MUSIC MADE IN HONG KONG THAT IS NOT YOUR USUAL CHOW FAN


What happened on Saturday afternoon while watching India’s Rishabh Pant’s unorthodox but helluva entertaining batting display in the Fifth test match between India and Australia was kinda like listening to World Music for the first time, and then putting our own spin on things.  



This was when in the music industry back in the nineties, and a couple of us in little old Hong Kong brought East-West music to the world.


I have Yoko Ono to thank for that and for giving me the opportunity in 2006 to put together an album of John Lennon outtakes and then Remix her and John’s “Give Peace A Chance” with an Asian flavour.




While watching this Fifth Test match between India and Australia and seeing young talent changing the face and LBWs of cricket, my mind had shifted to thinking about the future of music, especially Made In Hong Kong music. 


Even after I leave, this city will always be home.

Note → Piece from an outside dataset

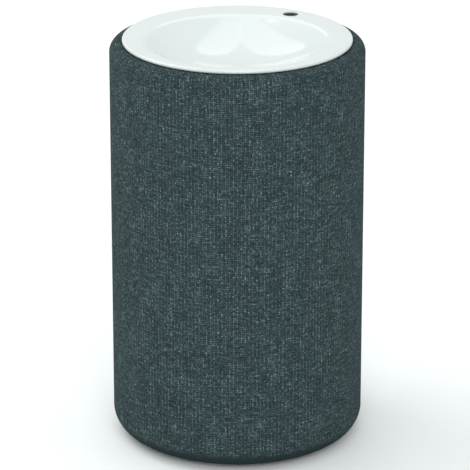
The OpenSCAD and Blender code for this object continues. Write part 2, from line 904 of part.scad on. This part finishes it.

It’s where I have invested much of my time and energy to keep pushing the creative envelope- creating the term “Canto Pop”, writing songs while still in school for Sam Hui, the Wynners, Faye Wong and Jacky Cheung.

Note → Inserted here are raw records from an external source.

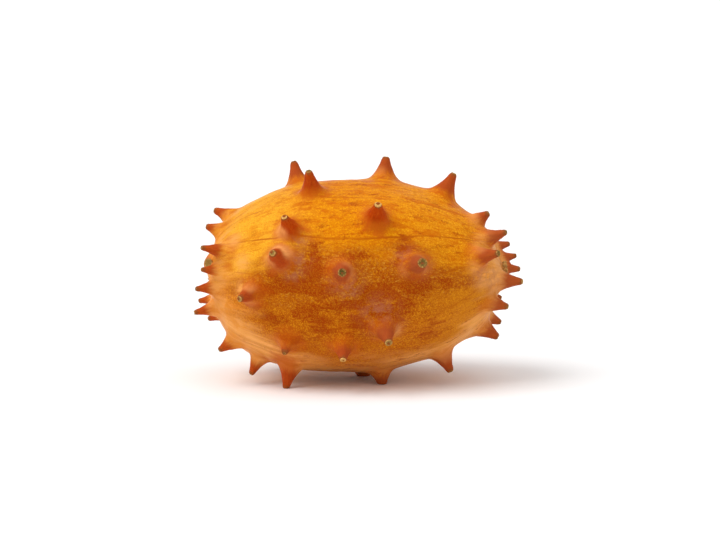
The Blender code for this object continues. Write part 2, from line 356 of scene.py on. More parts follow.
def findHorns(mesh):
    # a horn's end is now a flat fan of faces, well over the plain body
    sides = skinValues["endSides"]
    bm = bmesh.new()
    bm.from_mesh(mesh)
    found = []
    for vert in bm.verts:
        if len(vert.link_faces) != sides:
            continue
        facing = sum((face.normal for face in vert.link_faces), Vector()).normalized()
        isFlat = min(face.normal.dot(facing) for face in vert.link_faces) > 0.995
        over = overBody(intoFruit(np.array([vert.co])))[0]
        if isFlat and over > skinValues["leastHorn"]:
            rim = sum((edge.other_vert(vert).co - vert.co).length for edge in vert.link_edges) / sides
            radius = rim / skinValues["endShare"]
            found.append({"tip": vert.co.copy(), "facing": facing, "radius": radius, "over": over})
    bm.free()
    for horn in found:
        root = horn["tip"] - horn["facing"] * horn["over"]
        horn["root"] = root - horn["facing"] * overBody(intoFruit(np.array([root])))[0]
        horn["foot"] = horn["tip"].z < 0.001
        rootStation = intoFruit(np.array([horn["root"]]))[0, 0] / body["halfLength"]
        horn["redness"] = skinValues["redness"] - skinValues["stemPaling"] * softStep(0.72, 0.88, rootStation)
        horn["spread"] = skinValues["spread"]
        for station, turn, redness, spread in skinValues["oddHorns"]:
            if standsAt(horn, station, turn, 0.005):
                horn["redness"], horn["spread"] = redness, spread
    return found


def leanHorn(mesh, horn, angle):
    # the middle line bends over to the turned tip, and each slice across it turns more towards the end
    places = placesOf(mesh)
    root, line = np.array(horn["root"]), np.array(horn["tip"] - horn["root"])
    turned = Matrix.Rotation(angle, 3, "Z")
    shift = np.array(turned @ Vector(line)) - line
    sideways = shift - line * (shift @ line) / (line @ line)
    lengthwise = shift - sideways
    share = (places - root) @ line / (line @ line)
    off = places - root - share[:, None] * line
    along = np.clip(share, 0, 1.2)
    turn = angle * softStep(0.0, 1.0, along)
    bent = root + share[:, None] * line + (along ** 2)[:, None] * lengthwise
    bent = bent + softStep(0.0, 1.15, along)[:, None] * sideways
    bent[:, 0] += off[:, 0] * np.cos(turn) - off[:, 1] * np.sin(turn)
    bent[:, 1] += off[:, 0] * np.sin(turn) + off[:, 1] * np.cos(turn)
    bent[:, 2] += off[:, 2]
    near = 1 - softStep(0.0030, 0.0044, np.linalg.norm(off, axis=1))
    setPlaces(mesh, places + (bent - places) * near[:, None])
    horn["tip"] = horn["root"] + Vector(line + lengthwise + float(softStep(0.0, 1.15, 1.0)) * sideways)
    horn["facing"] = turned @ horn["facing"]


def softSpots(local, spots, squash=(1, 1, 1)):
    # 1 at the middle of each spot, fading out at its reach; a squash under 1 draws the spots out that way
    field = np.zeros(len(local))
    for station, turn, reach in spots:
        gap = np.linalg.norm((local - np.array(onBody(station, turn))) * squash, axis=1)
        field = np.maximum(field, np.exp(-(gap / (reach * 0.001)) ** 2))
    return field


def longSpots(local, spots):
    field = np.zeros(len(local))
    for station, turn, reachAlong, reachRound, strength in spots:
        gap = (local - np.array(onBody(station, turn))) * 1000 / (reachAlong, reachRound, reachRound)
        field = np.maximum(field, strength * np.exp(-np.sum(gap ** 2, axis=1)))
    return field


def paintFlankHighlights(horn, off, share, gap):
    # how strong the painted highlight on the flanks of a horn is, from the way a point lies off its middle
    # line
    flank = np.zeros(len(off))
    for station, turn, facing, strength, reach in skinValues["flanks"]:
        if not standsAt(horn, station, turn, 0.005):
            continue
        ahead = lying.to_3x3() @ Vector((1, 0, 0))
        upward = horn["facing"].cross(ahead).normalized()
        wanted = ahead * math.cos(math.radians(facing)) + upward * math.sin(math.radians(facing))
        towards = off @ np.array(wanted) / np.maximum(np.linalg.norm(off, axis=1), 1e-9)
        near = softStep(-0.1, 0.8, towards) * (1 - softStep(0.00042 * reach, 0.001 * reach, gap))
        near *= 1 - softStep(0.38, 0.72, share)
        flank = np.maximum(flank, strength * near)
    return flank


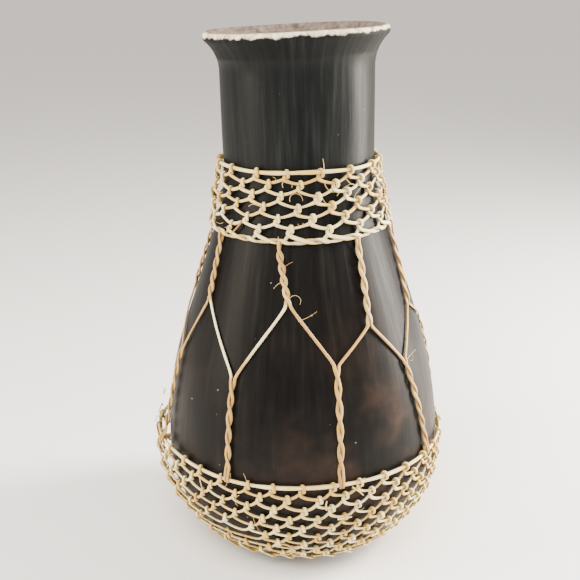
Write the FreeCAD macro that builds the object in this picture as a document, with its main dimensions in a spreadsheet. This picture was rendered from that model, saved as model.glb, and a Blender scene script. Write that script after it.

After leaving EMI Music before it was sold to the private equity company Terra Firma, it was about creating the Happy Wednesday brand for the Hong Kong Jockey Club with the CEO of the HKJC


There was no need for anyone else as this only required common sense and some strategic thinking.



In between that, the creative process was kept alive by marrying the music of East-West through artists like India’s Asha Bhosle and percussionist Trilok Gurtu, and from the West, David Bowie, Robbie Williams, Placebo and John and Yoko. 





Life in Hong Kong was never what it’s become- tedious, unoriginal and paralysingly boring.


At that time, working with me on much of this cross cultural music was longtime friend from my ad days Morton Wilson from Schtung Music in Hong Kong and Terry Lee/Terence Leong from Chyna House in Singapore whose band Urban XChange I had signed up to Universal Music. 




It’s a pity that the head offices of EMI couldn’t see how this trailblazing music we were producing would work outside of Asia and through different mediums for these musical messages other than MTV and music shops like HMV.


There were muppets then just as there are muppets, now though back then, the muppets were corporate toadies immersed in creative accounting that would pay for their own businesses.


They weren’t tripping over themselves with mobile phones in hand and trying to be “influencers” with technology being The Idea and Instagram being the unholy grail.  



That was then- a more creative time- and this is now and with everything that has happened and not happened in and to the world.


For me, the question is where is music going while streaming uphill and does it have a future in Hong Kong other than looking into another Mirror or designing a new Collar based on K-Pop?


I like the group from Hong Kong Andy Is Typing and artists Moon Tang and Gareth T, below.



As a side project, however, I would walk on glass to record an album of Pop standards in Mandarin with Faye Wong and perhaps including cameos by Robbie Williams and Norah Jones.



Guess the starting point to rebooting anything is asking if anyone cares enough to break free from the shackles that bind like Django did, and then ask if there’s good young original talent out there, and if there is, listen to what their music is saying.


If this music strikes the right chord, at least for me, it’s about bringing one’s experience and roller deck into the mix and presenting something brand new to the world that’s as exciting, exhilarating and original as watching Rishard Pant batting and the introduction of the Shanghai Tang brand created by the late David Tang. 



Imagine something as newsworthy and entertaining and a game changer that is a music product with a sound and ‘look’ all its own that is Made In Hong Kong.


The Hong Kong government might not understand the relevance of this, but it’s not their job to understand the relevance of music on society.


It should be, but it appears that their priorities are pandas and pandanomics and creating a culture vulture generation along with various five year blueprints for making Hong Kong a financial hub.


Maybe they’re right.



For myself- a Hong Kong Belonger- like the city itself, something incredibly new and built around music being produced right here and now is akin to having a home run of global proportions.


It’s knowing that just more of the same from the tired old sausage factory will only continue to prematurely age Hong Kong.


Impossible is nothing and to be inspired enough to bring this NEWNESS to music through talent from Hong Kong- Chinese, Western and those “ethnic minorities” like myself- CAN lead to making many great things happen. 



Much in Hong Kong has been terribly overlooked- and with huge opportunities gone and going astray as mentors, especially, are in short supply.


What’s needed is someone with a roller deck of brand names around the world to create who a Hong Kong dim sum mix- something tasty without recycling old ideas and force feeding erhus and Ding Dong songs on those who don’t want it.



They might not know it, but all of us in Hong Kong are looking for The Newness that leads to wellness and something to ignite individual chains of Hope and Inspiration.


Music is a brilliant and much needed magic elixir and antidote for lethargy and anxiety and depression.


The Hong Kong government should understand this, and in return, support those who are busy doing everything they can to bring about much needed change.


As Bob Dylan said, “He who’s not busy born is busy dyin’”.